Não me surpreendo, no entanto. Em coluna nesta CartaCapital, lembro ter usado a palavra babau para me referir aonde chegaria a grande agropecuária brasileira caso os preços das commodities caíssem a níveis do século passado e início deste.
Assombro que logo se repetiria nos olhares de William e Patrícia, no Jornal Nacional, da TV Globo, pois sem interferência de excessos de oferta, os alimentos não mais chegariam às mesas brasileiras “abençoados por Deus e bonitos por natureza”.
Pra fora ou pra dentro, são façanhas somente obtidas pelo incremento de produtividade.
E por que tais aumentos de custos não me surpreendem? Vários motivos, nenhum deles a favor da rentabilidade de quem produz no campo.
Podemos começar pelo mais óbvio e comentado, o custo da logística. Fretes de uma frota tardia e incompletamente renovada, modais de transportes inadequados para a dimensão do país, agravada pela rápida expansão da fronteira para plantio, estradas deploráveis.
Enveredar por aí, no entanto, seria chutar o cachorro morto de sempre, o Estado. O jornalista e escritor Nelson Rodrigues veria nisso uma burrice, pois unânime.
Poderá parecer irônico, mas outra causa para o aumento desses custos vem exatamente da ausência do cachorro morto. O viés neoliberal que tomou a globalização promoveu, aqui e alhures, brutal concentração da produção e comercialização de sementes, fertilizantes, agrotóxicos, máquinas e equipamentos.

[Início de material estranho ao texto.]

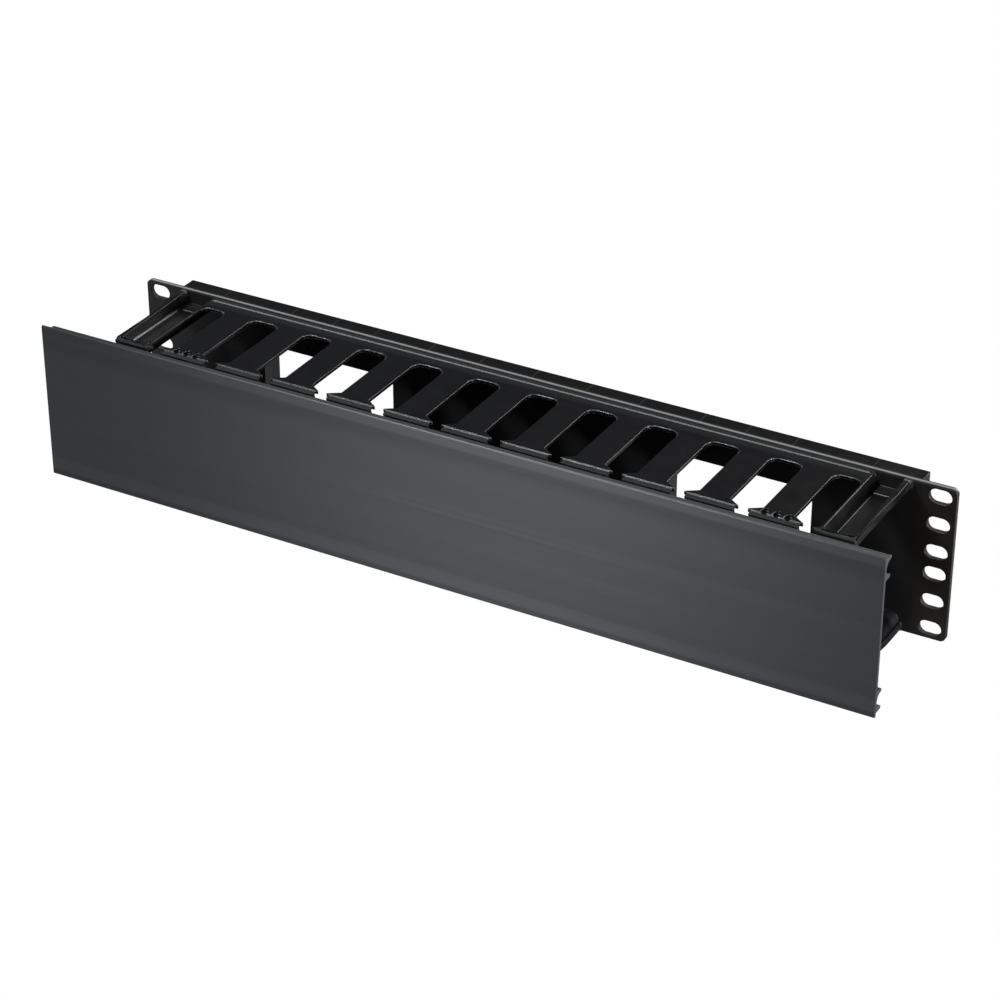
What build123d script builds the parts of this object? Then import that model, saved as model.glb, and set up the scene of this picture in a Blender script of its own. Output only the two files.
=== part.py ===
from build123d import *
import math
import os

# A horizontal cable manager, two rack units high. A moulded base bolts to the front of a rack
# and carries a row of fingers along its top and another along its bottom. A cover snaps over
# the beads at the finger tips and swings up on the top row of them.
#
# Sizes are in millimetres. X runs across the rack, Y goes back into it and Z is up. The origin
# is the centre of the rack hole pattern, on the rear face of the mounting plate.

# Mounting plate
PLATE_WIDTH = 482.6
PLATE_HEIGHT = 88.1
PLATE_THICKNESS = 3.0
PLATE_CORNER_RADIUS = 3.0

# Slotted rack holes, three pairs in each ear
HOLE_SIDE_MARGIN = 8.75
HOLE_END_MARGIN = 5.95
INNER_ROW_SPACING = 12.7
MIDDLE_ROW_SPACING = 44.45
HOLE_LENGTH = 12.2
HOLE_HEIGHT = 8.0

# Cable pass-throughs and the collars behind them
PASS_CENTRE_X = 123.4
PASS_WIDTH = 82.6
PASS_HEIGHT = 45.4
COLLAR_WALL = 2.0

# Stiffening frame on the back of the plate, between the two columns of rack holes
FRAME_HOLE_GAP = 5.55
FRAME_SETBACK = 2.0
FRAME_DEPTH = 12.0
FRAME_WALL = 2.0
RIB_THICKNESS = 1.2
RIB_POSITIONS = (0.0, 32.0, 63.0, 98.0, 123.5, 150.0)
END_RIB_INSET = 26.9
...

Em caso de dúvida, vale contar o número de empresas e suas participações nesses mercados. Concentração sem precedentes na história, exacerbada por excelentes centros de inovação tecnológica e massivos aparelhos de divulgação.
Diante de tal prensa, resta pouca defesa ao rural. Corre atrás do rabo para ter produtividade. E mesmo minimizando custo de mão de obra com mecanização, acaba com o rabo preso pelos preços praticados por empresas a um tico de serem oligopólios.
Sim, há também as legislações tributárias, trabalhistas, ambientais, mas aí voltaríamos ao cachorro morto, que de tão chutado, valeria um dia tentar ressuscitá-lo.
Pra terminar, sem passar no sal, mas apimentando o tempero da inflação nos custos agropecuários, incluo fator recente, não exclusivo do segmento, mas percebido em várias empresas: o pessimismo que se espraia das folhas e telas cotidianas para a economia, e daí para as nações corintianas, flamenguistas, até aos minoritários torcedores do Olaria, no Rio, e da Ferroviária de Araraquara, em São Paulo.
Boa parte da inflação reflete aumento das margens de lucro praticado por vários setores, sobretudo os oligopolizados, como proteção diante do desconhecido à frente.
Como os balanços publicados de 2013 e do primeiro trimestre de 2014, período de economia a passo de pangaré, mostram bons resultados, ao mesmo tempo em que cresce a entrada de investimentos diretos, é bem possível que o desconhecido à frente, causa do lamento carpido, esteja relacionado ao resultado da eleição presidencial. Vai que o desconhecido seja mais do que conhecido.
Dito isso, caro Fernando e leitores, se a China não mantiver o apetite, Estados Unidos, Europa e Japão não crescerem um tiquinho a mais ao ano, São Pedro ofertar boa colher pro hemisfério sul e entortá-la no norte, uma nova orientação política não arrasar a produção indiana de açúcar, logo, logo, a potência agropecuária do planeta terá que conversar com o Tesouro Nacional.